The strength of the novel is its treatment of its core theme: the decline and demise of the Japanese nobility and aristocracy in the post-World War II era—something Yokomizo was inspired to explore after reading Osamu Dazai's 1947 book, The Setting Sun, as he admits in the story ("This was all before Osamu Dazai wrote his work Setting Sun, about the decline of the aristocratic class after the war, so we did not yet have ready terms like 'the sunset clan' or 'sunset class' to describe these people, newly bereft of their noble privilege and falling into ruin. But, if we had, then I think it likely that this case would have been the first to see the term used."). Along with this, Kindaichi's 'travel journal' in the second act is a welcome addition. Replete with brief but illuminating interactions with numerous characters, these provide a rich study of the lives of people from different social classes, and how they evolved from the pre-War to post-War times. Nicely dovetailing with this are Yokomizo's descriptions of the landscape and activities in the countryside and harbours around Kobe and some islands, with their evocation of what they had lost with the passage of time and two World Wars.

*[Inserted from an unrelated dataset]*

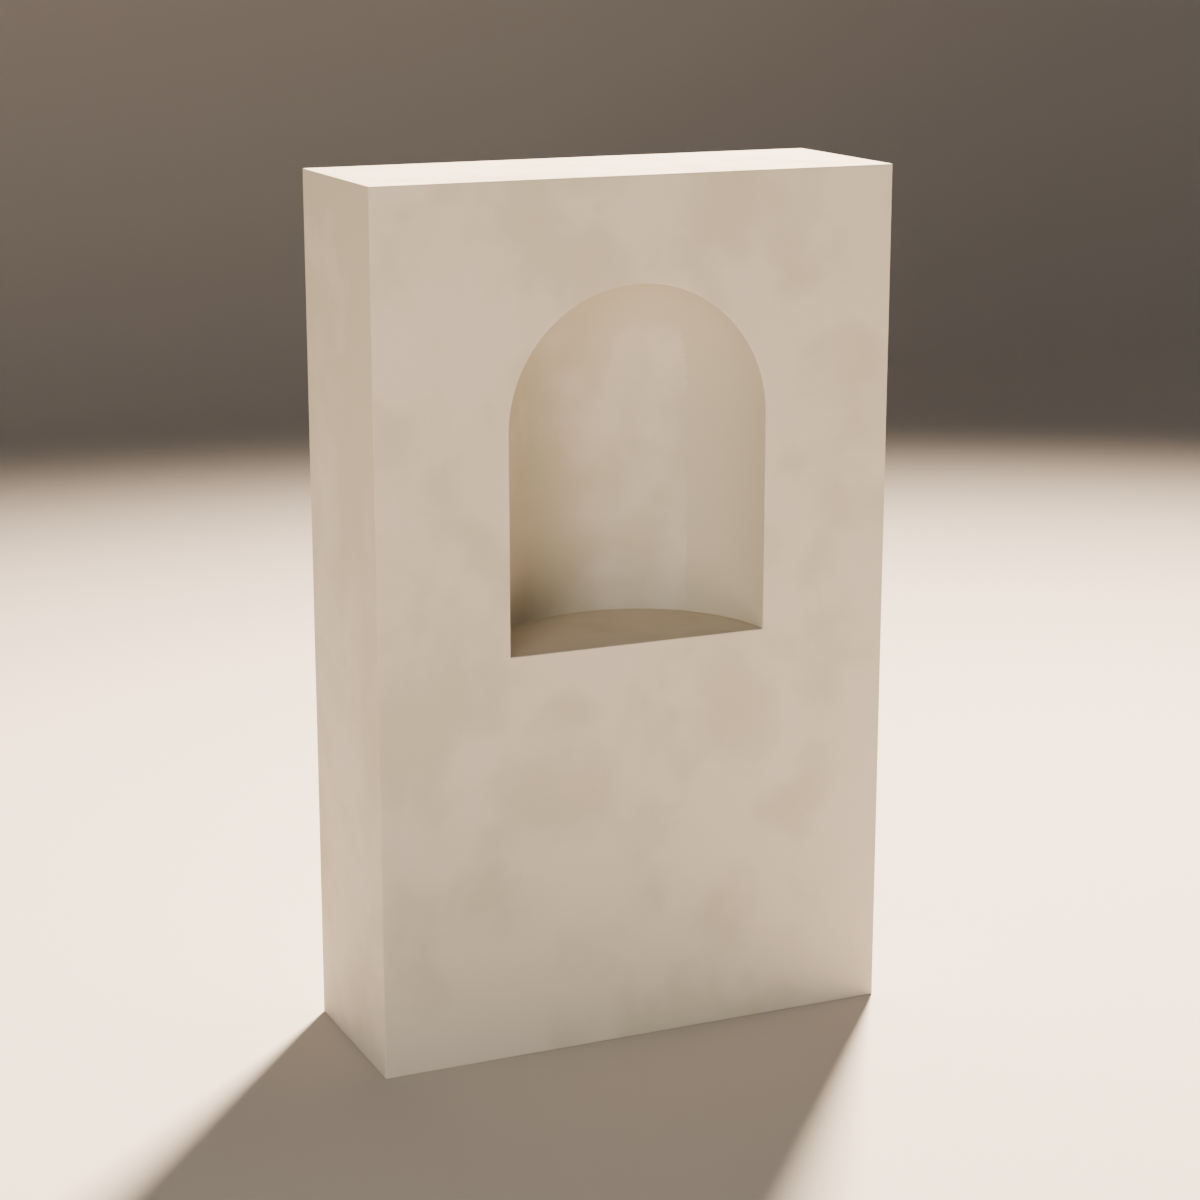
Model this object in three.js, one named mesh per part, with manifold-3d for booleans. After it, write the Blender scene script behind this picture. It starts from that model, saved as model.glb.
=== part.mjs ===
// A free-standing plastered block with one arched niche in its front face.
// Millimetres, +Z up. The origin is the middle of the underside, and the front faces -Y.
// The block is one solid: the niche is half-round in plan, with a flat floor and a
// quarter-sphere head, and what surrounds it is solid wall.

import * as THREE from 'three';
import { LoftGeometry } from 'three/addons/geometries/LoftGeometry.js';
import { RoundedBoxGeometry } from 'three/addons/geometries/RoundedBoxGeometry.js';
import { mergeVertices } from 'three/addons/utils/BufferGeometryUtils.js';
import Module from 'manifold-3d';

// The niche
const NICHE_RADIUS = 250; // half its width, its depth and the radius of its head
const STRAIGHT_HEIGHT = 400; // from the niche floor up to where the arch springs

// The walls left around the niche
const SIDE_WALL = 250; // on each side of the opening
const BACK_WALL = 100; // behind the deepest point of the niche
const SILL_HEIGHT = 760; // from the underside up to the niche floor, which is the sill
const TOP_WALL = 190; // from the crown of the arch up to the top face

// The eased arrises, all in plaster
const OUTER_ARRIS = 2; // radius along the block's own edges
const MOUTH_ARRIS = 2; // radius round the mouth of the niche

// How finely the round forms are stepped
const QUARTER_STEPS = 32; // steps in a quarter turn of the niche
const OUTER_ARRIS_STEPS = 2; // steps in each half of an outer arris
const MOUTH_ARRIS_STEPS = 4; // steps across the arris of the mouth

// The finish: a pale, warm grey lime plaster, matt
const PLASTER_COLOUR = 0xbab2a4;
const PLASTER_ROUGHNESS = 0.85;

// What follows from the sizes above
const BLOCK_WIDTH = 2 * (NICHE_RADIUS + SIDE_WALL);
const BLOCK_DEPTH = NICHE_RADIUS + BACK_WALL;
const SPRINGING_HEIGHT = SILL_HEIGHT + STRAIGHT_HEIGHT;
const BLOCK_HEIGHT = SPRINGING_HEIGHT + NICHE_RADIUS + TOP_WALL;
const FRONT_Y = -BLOCK_DEPTH / 2;

const wasm = await Module();
wasm.setup();

// Turns a closed geometry into a solid that can be cut.
function toSolid(geometry) {
  const bare = new THREE.BufferGeometry();
  bare.setAttribute('position', geometry.attributes.position);
  bare.setIndex(geometry.index);
  const merged = mergeVertices(bare);
  return new wasm.Manifold(new wasm.Mesh({
    numProp: 3,
    vertProperties: new Float32Array(merged.attributes.position.array),
    triVerts: new Uint32Array(merged.index.array),
  }));
}

// Turns a cut solid back into a geometry with flat facets.
function toGeometry(solid) {
  const mesh = solid.getMesh();
  const geometry = new THREE.BufferGeometry();
  geometry.setAttribute('position', new THREE.BufferAttribute(mesh.vertProperties, 3));
  geometry.setIndex(new THREE.BufferAttribute(mesh.triVerts, 1));
  geometry.computeVertexNormals();
  return geometry;
}

// The whole block before the niche is hollowed out, standing on z = 0.
function blockSolid() {
  const radius = Math.min(OUTER_ARRIS, BACK_WALL / 2, SIDE_WALL / 2);
  const geometry = new RoundedBoxGeometry(
    BLOCK_WIDTH, BLOCK_DEPTH, BLOCK_HEIGHT, OUTER_ARRIS_STEPS, radius);
  geometry.translate(0, 0, BLOCK_HEIGHT / 2);
  return toSolid(geometry);
}

// The hollow, as a full turned form with its axis in the front plane: the half behind
// the plane is the niche, and the half in front of it cuts nothing.
function hollowSolid() {
  const profile = [new THREE.Vector2(0, 0), new THREE.Vector2(NICHE_RADIUS, 0)];
  for (let step = 0; step < QUARTER_STEPS; step += 1) {
    const angle = (step / QUARTER_STEPS) * (Math.PI / 2);
    profile.push(new THREE.Vector2(
      NICHE_RADIUS * Math.cos(angle), STRAIGHT_HEIGHT + NICHE_RADIUS * Math.sin(angle)));
  }
  profile.push(new THREE.Vector2(0, STRAIGHT_HEIGHT + NICHE_RADIUS));
  const geometry = new THREE.LatheGeometry(profile, 4 * QUARTER_STEPS);
  geometry.rotateX(Math.PI / 2);
  geometry.translate(0, FRONT_Y, SILL_HEIGHT);
  return toSolid(geometry);
}

// The outline of the mouth, grown outwards and set back from the front plane.
function mouthOutline(growth, setback) {
  const radius = NICHE_RADIUS + growth;
  const y = FRONT_Y + setback;
  const outline = [
    new THREE.Vector3(-radius, y, SILL_HEIGHT - growth),
    new THREE.Vector3(radius, y, SILL_HEIGHT - growth),
  ];
  for (let step = 0; step <= 2 * QUARTER_STEPS; step += 1) {
    const angle = (step / QUARTER_STEPS) * (Math.PI / 2);
    outline.push(new THREE.Vector3(
      radius * Math.cos(angle), y, SPRINGING_HEIGHT + radius * Math.sin(angle)));
  }
  return outline;
}

// The cutter that eases the arris round the mouth. From inside the hollow it crosses the
// niche wall at a clear angle, widens along a quarter circle and ends in front of the block.
function mouthSolid() {
  const radius = Math.min(MOUTH_ARRIS, SIDE_WALL / 2, BACK_WALL / 2);
  const sections = [mouthOutline(-radius, 2 * radius)];
  for (let step = 0; step <= MOUTH_ARRIS_STEPS; step += 1) {
    const angle = (step / MOUTH_ARRIS_STEPS) * (Math.PI / 2);
    sections.push(mouthOutline(radius * (1 - Math.cos(angle)), radius * (1 - Math.sin(angle))));
  }
  sections.push(mouthOutline(radius, -radius));
  return toSolid(new LoftGeometry(sections, { capStart: true, capEnd: true }));
}

// The plastered block, with its niche.
function nicheBlock() {
  const solid = blockSolid().subtract(hollowSolid()).subtract(mouthSolid());
  const material = new THREE.MeshStandardMaterial({
    color: PLASTER_COLOUR,
    roughness: PLASTER_ROUGHNESS,
    metalness: 0,
  });
  const mesh = new THREE.Mesh(toGeometry(solid), material);
  mesh.name = 'niche_block';
  return mesh;
}

const part = new THREE.Group();
part.add(nicheBlock());

export default part;
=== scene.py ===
import math

import bmesh
import bpy
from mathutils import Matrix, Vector, geometry, noise


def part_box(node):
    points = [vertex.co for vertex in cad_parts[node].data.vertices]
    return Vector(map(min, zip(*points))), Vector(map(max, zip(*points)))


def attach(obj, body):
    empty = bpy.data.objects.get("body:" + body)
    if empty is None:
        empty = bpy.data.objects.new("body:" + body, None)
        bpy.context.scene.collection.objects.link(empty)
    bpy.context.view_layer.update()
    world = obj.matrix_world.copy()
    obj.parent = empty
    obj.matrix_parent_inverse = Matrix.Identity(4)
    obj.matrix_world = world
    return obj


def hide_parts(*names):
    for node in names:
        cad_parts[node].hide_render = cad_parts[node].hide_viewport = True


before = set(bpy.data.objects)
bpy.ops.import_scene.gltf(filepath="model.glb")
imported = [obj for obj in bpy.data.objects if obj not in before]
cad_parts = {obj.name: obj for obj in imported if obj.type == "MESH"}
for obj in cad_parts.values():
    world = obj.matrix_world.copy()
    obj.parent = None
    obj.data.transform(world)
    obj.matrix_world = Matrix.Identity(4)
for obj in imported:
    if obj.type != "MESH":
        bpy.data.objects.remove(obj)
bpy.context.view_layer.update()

# A free-standing plastered block with one arched niche in its front face, on a plain pale
# floor. Metres, +Z up. The origin is the middle of the underside, and the front faces -Y.

# The block, from the frame
BLOCK_LOW, BLOCK_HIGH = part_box("niche_block")
LEFT, FRONT, BASE = BLOCK_LOW
RIGHT, BACK, TOP = BLOCK_HIGH

# The niche: half-round in plan, with a quarter-sphere head
NICHE_RADIUS = 0.250
SILL_HEIGHT = 0.760
SPRINGING_HEIGHT = 1.160

# The plaster's surface
CELL = 0.010  # about the length of a quad on the flat faces
FLOOR_CLEARANCE = 0.008  # from the niche floor's inner points to the curved wall
ONLY_INSIDE = 1  # the way of filling that keeps only the triangles inside an outline
ARRIS_RADIUS = 0.002
ARRIS_STEPS = 3
SHARP_ANGLE = math.radians(45)  # edges that turn more than this are arrises
WELD_DISTANCE = 0.0001
WAVE_DEPTH = 0.0004  # how far the hand-trowelled surface falls short of a true plane
WAVE_LENGTH = 0.22
NOISE_LAYERS = 3  # layers of detail in the waves, and in how the stains stray
LAYER_FADE = 1.0  # higher makes the finer layers of the waves fainter
LAYER_STEP = 2.0  # each layer of the waves is this many times finer than the one before
FOOT_HEIGHT = 0.03  # the waves fade out below this, so that the foot stays level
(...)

I had briefly touched upon a 2018 adaptation (a TV special) of Akuma ga kitarite fue o fuku in a previous post of mine, where I had argued that a wonderful casting choice and some creative liberties to alter the plot of the book in subtle but major ways led to an incredibly sinister, foreboding and dramatic viewing experience. Having read the translated version of the book now, I would say that the plot-based alterations in the movie were a bit too over the top—the darkness and wickedness in the original novel is quite overwhelming and unpleasant, as it is.

In the second part of Burning Down the House, I hope to discuss Akimitsu Takagi's 1949 novel Nōmen Satsujin Jiken (translated as The Noh Mask Murder, published by Pushkin Vertigo in 2024) as an intriguing companion piece (in some respects) to Yokomizo's The Devil's Flute Murders. Takagi's novel too is not for the faint-hearted—the levels of perversion and evilness seen in The Noh Mask Murder far surpass what one encounters in The Devil's Flute Murders.